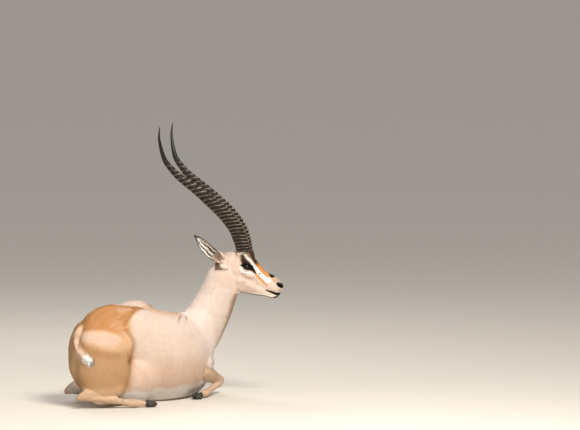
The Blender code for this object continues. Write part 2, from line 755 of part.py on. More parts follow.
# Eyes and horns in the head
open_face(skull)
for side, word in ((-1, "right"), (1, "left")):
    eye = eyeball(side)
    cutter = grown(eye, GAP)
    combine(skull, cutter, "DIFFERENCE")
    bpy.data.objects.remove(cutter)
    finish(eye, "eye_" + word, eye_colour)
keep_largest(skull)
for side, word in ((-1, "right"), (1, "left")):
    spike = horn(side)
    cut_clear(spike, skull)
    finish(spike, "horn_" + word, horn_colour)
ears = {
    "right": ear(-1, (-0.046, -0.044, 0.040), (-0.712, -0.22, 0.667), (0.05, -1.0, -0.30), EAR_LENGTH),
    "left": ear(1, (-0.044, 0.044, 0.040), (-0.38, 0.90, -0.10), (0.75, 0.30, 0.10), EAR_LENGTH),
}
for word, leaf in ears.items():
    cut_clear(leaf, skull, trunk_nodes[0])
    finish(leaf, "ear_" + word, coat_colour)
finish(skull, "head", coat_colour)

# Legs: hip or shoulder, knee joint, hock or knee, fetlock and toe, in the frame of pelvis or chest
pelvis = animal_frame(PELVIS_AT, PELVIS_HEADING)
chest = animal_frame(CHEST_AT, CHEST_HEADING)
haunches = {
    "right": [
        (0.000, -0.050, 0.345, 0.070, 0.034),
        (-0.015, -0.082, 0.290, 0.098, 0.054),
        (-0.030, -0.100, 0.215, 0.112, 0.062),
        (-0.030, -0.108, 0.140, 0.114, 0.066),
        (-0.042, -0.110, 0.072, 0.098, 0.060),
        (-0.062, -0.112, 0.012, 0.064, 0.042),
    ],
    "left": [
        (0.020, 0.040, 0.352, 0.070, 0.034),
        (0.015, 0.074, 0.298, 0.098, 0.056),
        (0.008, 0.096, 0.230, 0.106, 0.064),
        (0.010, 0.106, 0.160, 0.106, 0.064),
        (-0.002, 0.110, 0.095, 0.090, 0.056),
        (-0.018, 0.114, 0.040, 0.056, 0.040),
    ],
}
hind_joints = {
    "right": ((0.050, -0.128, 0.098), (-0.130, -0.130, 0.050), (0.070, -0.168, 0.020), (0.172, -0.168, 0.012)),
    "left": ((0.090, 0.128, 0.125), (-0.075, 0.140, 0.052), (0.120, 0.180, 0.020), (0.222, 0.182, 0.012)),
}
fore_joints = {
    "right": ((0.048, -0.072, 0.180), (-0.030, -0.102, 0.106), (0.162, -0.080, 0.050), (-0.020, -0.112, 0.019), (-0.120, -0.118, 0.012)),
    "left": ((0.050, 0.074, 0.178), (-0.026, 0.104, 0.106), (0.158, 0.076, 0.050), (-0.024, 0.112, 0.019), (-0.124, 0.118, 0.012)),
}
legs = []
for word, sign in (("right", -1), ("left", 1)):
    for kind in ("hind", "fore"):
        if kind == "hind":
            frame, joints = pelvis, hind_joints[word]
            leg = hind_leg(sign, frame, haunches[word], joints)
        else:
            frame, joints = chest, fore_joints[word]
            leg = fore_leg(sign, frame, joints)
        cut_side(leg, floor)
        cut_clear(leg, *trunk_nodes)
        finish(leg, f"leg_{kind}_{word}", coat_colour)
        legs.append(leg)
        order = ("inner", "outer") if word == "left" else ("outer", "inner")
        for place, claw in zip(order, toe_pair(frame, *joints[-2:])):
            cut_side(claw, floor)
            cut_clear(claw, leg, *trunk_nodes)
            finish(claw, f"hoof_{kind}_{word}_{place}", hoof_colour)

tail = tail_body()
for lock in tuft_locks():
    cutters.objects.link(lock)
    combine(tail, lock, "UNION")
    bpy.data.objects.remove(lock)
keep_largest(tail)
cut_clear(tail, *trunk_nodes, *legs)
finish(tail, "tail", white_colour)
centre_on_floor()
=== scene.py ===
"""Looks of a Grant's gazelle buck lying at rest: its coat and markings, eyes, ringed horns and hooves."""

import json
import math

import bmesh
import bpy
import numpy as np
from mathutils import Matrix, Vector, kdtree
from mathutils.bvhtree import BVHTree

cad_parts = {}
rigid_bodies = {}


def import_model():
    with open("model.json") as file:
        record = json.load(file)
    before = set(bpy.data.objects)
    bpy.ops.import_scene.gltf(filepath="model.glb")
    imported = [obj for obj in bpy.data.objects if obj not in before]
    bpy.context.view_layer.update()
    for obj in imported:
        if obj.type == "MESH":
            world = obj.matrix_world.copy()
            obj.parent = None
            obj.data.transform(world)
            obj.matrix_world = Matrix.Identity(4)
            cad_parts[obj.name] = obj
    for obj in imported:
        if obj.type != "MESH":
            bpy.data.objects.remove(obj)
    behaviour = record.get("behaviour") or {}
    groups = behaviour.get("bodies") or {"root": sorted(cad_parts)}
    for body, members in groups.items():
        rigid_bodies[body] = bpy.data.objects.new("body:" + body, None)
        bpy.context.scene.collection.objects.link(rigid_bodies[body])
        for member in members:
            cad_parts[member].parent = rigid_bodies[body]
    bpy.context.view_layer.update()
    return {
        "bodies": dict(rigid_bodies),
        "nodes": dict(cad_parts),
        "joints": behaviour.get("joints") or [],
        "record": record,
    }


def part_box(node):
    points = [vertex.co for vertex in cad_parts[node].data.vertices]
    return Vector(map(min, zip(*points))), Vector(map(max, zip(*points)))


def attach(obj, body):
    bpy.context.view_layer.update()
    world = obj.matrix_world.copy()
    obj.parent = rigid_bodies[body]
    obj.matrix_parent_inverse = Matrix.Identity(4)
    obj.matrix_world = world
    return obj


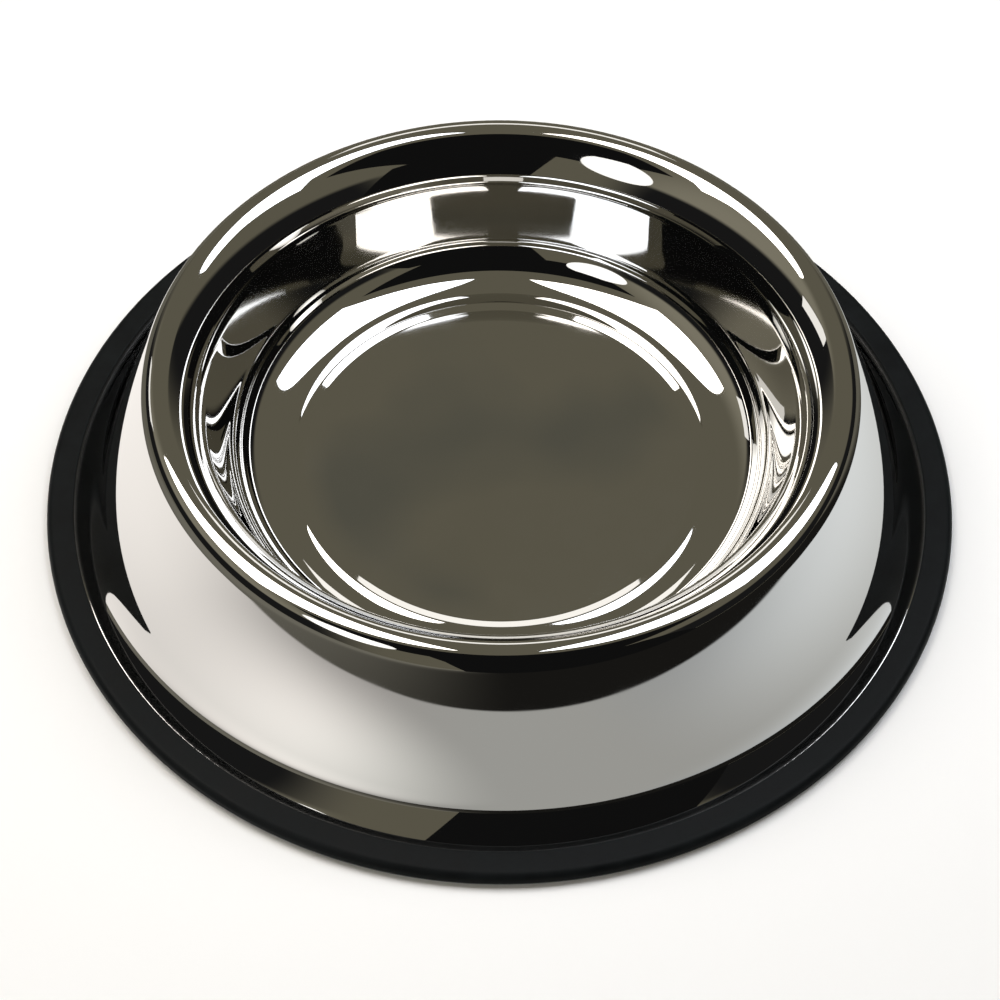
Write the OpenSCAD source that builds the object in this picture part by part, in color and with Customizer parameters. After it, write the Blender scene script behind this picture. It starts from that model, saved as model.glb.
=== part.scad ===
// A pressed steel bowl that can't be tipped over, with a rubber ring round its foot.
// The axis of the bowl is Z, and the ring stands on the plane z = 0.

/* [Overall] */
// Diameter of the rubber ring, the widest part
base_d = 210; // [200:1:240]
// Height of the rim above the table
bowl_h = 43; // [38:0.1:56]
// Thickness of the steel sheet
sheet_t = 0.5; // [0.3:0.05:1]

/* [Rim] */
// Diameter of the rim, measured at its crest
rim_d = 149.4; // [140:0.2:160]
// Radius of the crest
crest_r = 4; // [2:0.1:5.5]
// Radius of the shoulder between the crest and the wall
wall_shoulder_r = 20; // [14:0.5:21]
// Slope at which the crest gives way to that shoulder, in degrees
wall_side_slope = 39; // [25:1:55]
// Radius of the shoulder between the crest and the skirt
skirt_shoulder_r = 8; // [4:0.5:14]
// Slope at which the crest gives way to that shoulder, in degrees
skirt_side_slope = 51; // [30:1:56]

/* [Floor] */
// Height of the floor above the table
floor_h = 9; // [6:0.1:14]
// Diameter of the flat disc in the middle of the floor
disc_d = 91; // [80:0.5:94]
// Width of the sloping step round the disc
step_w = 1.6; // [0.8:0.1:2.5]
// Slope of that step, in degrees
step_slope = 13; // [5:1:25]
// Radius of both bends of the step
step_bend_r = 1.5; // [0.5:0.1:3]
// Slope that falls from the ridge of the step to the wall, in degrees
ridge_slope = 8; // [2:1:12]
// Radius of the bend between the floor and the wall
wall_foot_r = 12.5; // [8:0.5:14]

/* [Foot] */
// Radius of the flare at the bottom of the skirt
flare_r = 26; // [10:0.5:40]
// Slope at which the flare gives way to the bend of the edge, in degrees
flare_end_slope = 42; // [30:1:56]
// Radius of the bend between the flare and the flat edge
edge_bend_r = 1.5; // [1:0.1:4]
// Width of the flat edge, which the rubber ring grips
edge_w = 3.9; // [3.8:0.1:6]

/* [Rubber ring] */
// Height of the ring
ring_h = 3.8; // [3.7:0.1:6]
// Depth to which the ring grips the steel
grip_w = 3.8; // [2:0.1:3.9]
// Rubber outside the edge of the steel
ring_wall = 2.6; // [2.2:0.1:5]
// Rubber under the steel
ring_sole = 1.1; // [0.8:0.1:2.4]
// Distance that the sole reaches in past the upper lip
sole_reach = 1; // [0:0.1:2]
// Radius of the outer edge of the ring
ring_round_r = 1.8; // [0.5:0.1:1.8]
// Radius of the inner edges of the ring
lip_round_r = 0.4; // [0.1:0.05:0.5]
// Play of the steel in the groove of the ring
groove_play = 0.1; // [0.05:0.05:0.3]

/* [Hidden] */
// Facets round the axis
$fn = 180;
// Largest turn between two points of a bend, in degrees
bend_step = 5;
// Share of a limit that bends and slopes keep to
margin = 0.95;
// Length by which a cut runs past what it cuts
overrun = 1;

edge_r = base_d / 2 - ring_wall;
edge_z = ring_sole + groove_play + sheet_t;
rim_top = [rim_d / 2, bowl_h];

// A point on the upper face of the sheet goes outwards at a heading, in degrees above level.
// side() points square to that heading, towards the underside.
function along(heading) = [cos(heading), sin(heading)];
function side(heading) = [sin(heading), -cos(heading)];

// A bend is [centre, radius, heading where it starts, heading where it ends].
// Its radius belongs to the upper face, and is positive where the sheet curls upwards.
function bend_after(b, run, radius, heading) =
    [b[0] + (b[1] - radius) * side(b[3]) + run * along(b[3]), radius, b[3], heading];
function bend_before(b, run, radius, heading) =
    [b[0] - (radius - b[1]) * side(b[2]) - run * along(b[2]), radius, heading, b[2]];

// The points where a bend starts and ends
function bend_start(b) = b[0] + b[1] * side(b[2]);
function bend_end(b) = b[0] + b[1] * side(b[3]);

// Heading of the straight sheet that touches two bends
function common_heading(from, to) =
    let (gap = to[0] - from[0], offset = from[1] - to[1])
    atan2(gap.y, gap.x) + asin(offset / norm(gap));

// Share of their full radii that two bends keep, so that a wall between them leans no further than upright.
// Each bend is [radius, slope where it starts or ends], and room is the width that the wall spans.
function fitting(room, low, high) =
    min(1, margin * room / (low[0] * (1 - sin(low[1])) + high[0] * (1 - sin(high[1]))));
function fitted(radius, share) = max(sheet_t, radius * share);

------

→ Exercise task: Above are some lines. Repeat exactly, and only, those from the line that has "tail = tail_body()" through the line that has "record = json.load(file)".

→ The reply:
tail = tail_body()
for lock in tuft_locks():
    cutters.objects.link(lock)
    combine(tail, lock, "UNION")
    bpy.data.objects.remove(lock)
keep_largest(tail)
cut_clear(tail, *trunk_nodes, *legs)
finish(tail, "tail", white_colour)
centre_on_floor()
=== scene.py ===
"""Looks of a Grant's gazelle buck lying at rest: its coat and markings, eyes, ringed horns and hooves."""

import json
import math

import bmesh
import bpy
import numpy as np
from mathutils import Matrix, Vector, kdtree
from mathutils.bvhtree import BVHTree

cad_parts = {}
rigid_bodies = {}


def import_model():
    with open("model.json") as file:
        record = json.load(file)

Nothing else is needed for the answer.